Le prince Karim Al-Hussaini, Aga Khan IV, chef spirituel des chiites ismaéliens, né à Genève en 1936, est décédé à Lisbonne le 4 février 2025, à l’âge de 88 ans. Multimillionnaire, il avait fondé le réseau Aga Khan de développement, une grande institution philanthropique. C’est son fils Rahim Al-Hussaini qui lui succède.

C 49e imam héréditaire des ismaéliens nizârites et descendant direct du prophète Mahomet, est décédé le 4 février 2025, entouré de sa famille, a annoncé le réseau Aga Khan de développement (AKDN). Selon la tradition, le futur Aga Khan V a été désigné en amont par le prince Karim Al-Hussaini lui-même. La pratique chiite du nass consiste, en effet, en un transfert de l’imamat d’un imam à l’autre, par le biais d’une désignation explicite, de la même façon que le prophète Mahomet a été désigné par Dieu.

Le nom de l’Aga Khan 5 a été révélé, le 5 février, par le siège mondial de cette communauté musulmane, abrité à Lisbonne depuis 2015. Il s’agit du prince Rahim Al-Hussaini. Celui-ci s’était entretenu avec le pape François en audience privée, en aout 2023, lors du passage du pape à Lisbonne pour les Journées mondiales de la jeunesse (JMJ).

L’histoire des Aga Khan est reliée à la Suisse

Le prince Karim Al-Hussaini est né le 13 décembre 1936 à Genève.
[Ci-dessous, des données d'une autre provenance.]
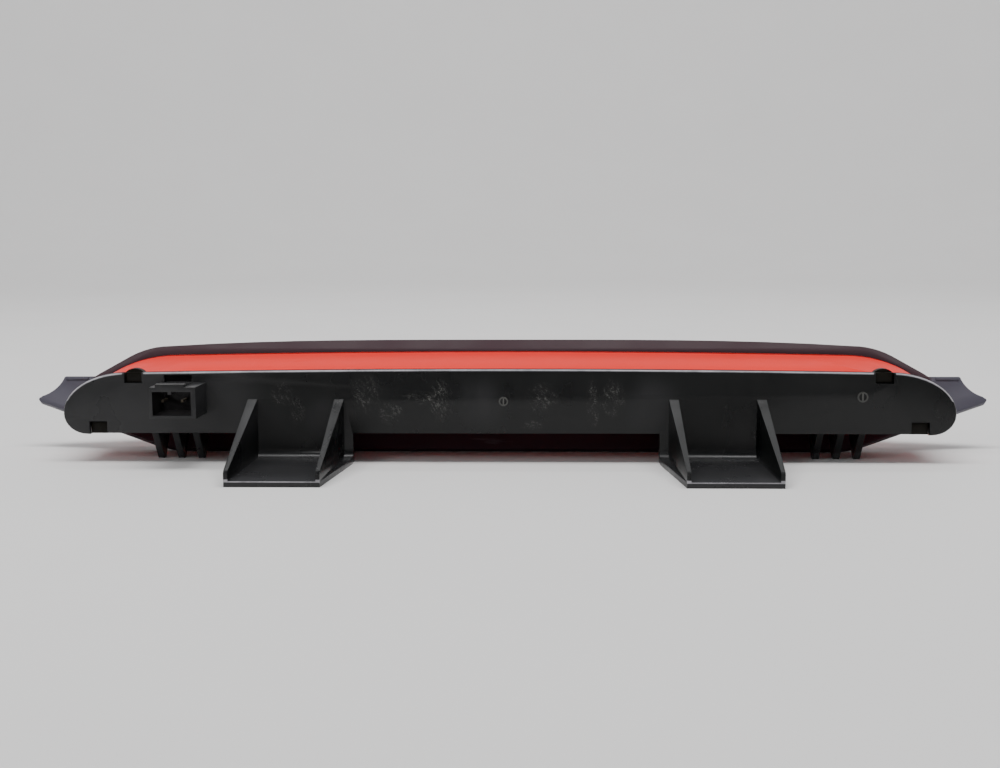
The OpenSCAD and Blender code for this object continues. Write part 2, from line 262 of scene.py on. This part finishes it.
def black_plastic():
    n = Nodes("black_plastic")
    smear = n.noise(30, 5, 0.6, (1, 1, 0.5))
    grain = n.noise(2600, 2)
    ripple = n.noise(60, 3, 0.5, (1, 1, 2))
    dust = cover_dust(n, smear)
    haze = n.math("MULTIPLY", hazes(n), n.ramp(smear, 0.35, 0.6, 0.3, 1.0))
    dim = shaded_places(n)
    edge = painted_edge_highlights(n)
    lit = cover_colour(n, smear, dust, haze, edge)
    rough = n.math("ADD", n.ramp(smear, 0.35, 0.65, 0.24, 0.36),
                   n.math("ADD", n.math("MULTIPLY", dust, 0.35), n.math("MULTIPLY", haze, 0.12)))
    # The gloss rises on the painted edge highlights and falls in the shaded places
    gloss = n.math("MULTIPLY", n.ramp(edge, 0.0, 1.0, 0.30, 0.9), n.ramp(dim, 0.0, 1.0, 1.0, 0.4))
    n.set(Base_Color=n.mix(dim, lit, rgb(0.0110, 0.0100, 0.0104)), Roughness=rough,
          Specular_IOR_Level=n.math("MULTIPLY", gloss, n.ramp(ledge(n), 0.0, 1.0, 1.0, 0.08)),
          Normal=n.bump(grain, 0.12, 0.02 * MM, n.bump(ripple, 0.3, 0.08 * MM)))
    return n.mat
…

Il est le petit-fils du sultan Mahomed Shah, Aga Khan III (président de l’Assemblée générale de la Société des Nations en 1937 et 1938), qui s’est marié à Vevey en seconde noces avec Yvette Labrousse et qui est décédé à Versoix (GE).

Le prince Karim al-Hussaini a passé sa petite enfance au Kenya, avant d’être envoyé à nouveau en Suisse, dans le bien connu internat de l’institut Le Rosey. Il a ensuite étudié l’histoire islamique à Harvard.

Un descendant direct du prophète

À la mort du sultan Mahomed Shah Aga Khan, en 1957, alors qu’il a à peine 20 ans, le prince Karim al-Hussaini, désigné par son grand-père pour remplir ce rôle, devient l’imam des ismaéliens nizârites. Ceux-ci forment le deuxième groupe musulman chiite le plus important numériquement, avec entre 12 et 15 millions de membres répartis à travers le monde, notamment en Asie centrale et du Sud, en Afrique et au Moyen-Orient.

En tant qu’Aga Khan – un titre aux origines turques et perses –, il est considéré par les ismaéliens comme un descendant direct du prophète Mahomet par le cousin et gendre du prophète, Ali, le premier imam, et son épouse Fatima, la fille du prophète. Le titre d’Aga Khan a été attribué pour la première fois à l’imam nizârite Hasan Ali Shah par le chah de Perse Fath Ali Shah Qajar en 1818. Le rôle de ce chef spirituel consiste notamment à fournir des conseils divins à la communauté ismaélienne.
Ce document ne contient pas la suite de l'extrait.